Conn was still out on bail while awaiting sentencing when he cut off his ankle monitoring device and fled, with the help of a henchman.

He was spotted heading to the U.S.-Mexico border, and told news outlets he had managed to escape the U.S., but the FBI over the summer said it doubted he’d actually left the country.

A man purporting to be Conn had bragged to outlets, including The Washington Times, about his ability to escape, and explaining his reasons.

The Honduran newspaper ran a photo of Conn surrounded by masked officers of the Technical Criminal Investigation Agency, which was the division that tracked him down.

Conn was sentenced in absentia in July to 12 years in prison, but authorities said at the time they would consider adding more charges based on his flight from custody.

Scott White, Conn’s lawyer, told Kentucky reporters that he hadn’t been contacted by the U.S. government yet, and wasn’t sure what to make of the photo and reports from Honduras.

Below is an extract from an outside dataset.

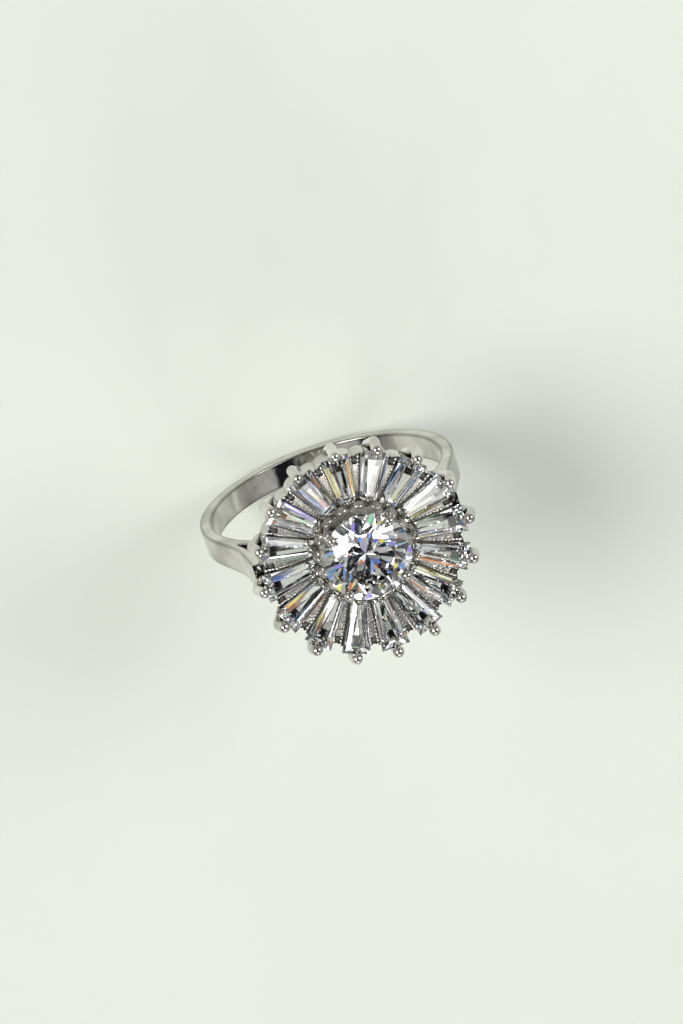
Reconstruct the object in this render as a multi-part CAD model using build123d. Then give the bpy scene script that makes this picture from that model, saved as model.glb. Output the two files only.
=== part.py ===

“Given the security situation in Honduras and the dangerous gangs operating there as has been reported as recently as the last few weeks in relation to its election, then who knows who these masked folks are, for whom they work, or if Eric has even been lawfully seized. Those may or may not be issues for either our courts or the Honduran courts,” he said.

He added, though, that if Conn was lawfully apprehended, he had predicted it back in June.

“The FBI usually gets their man,” he said.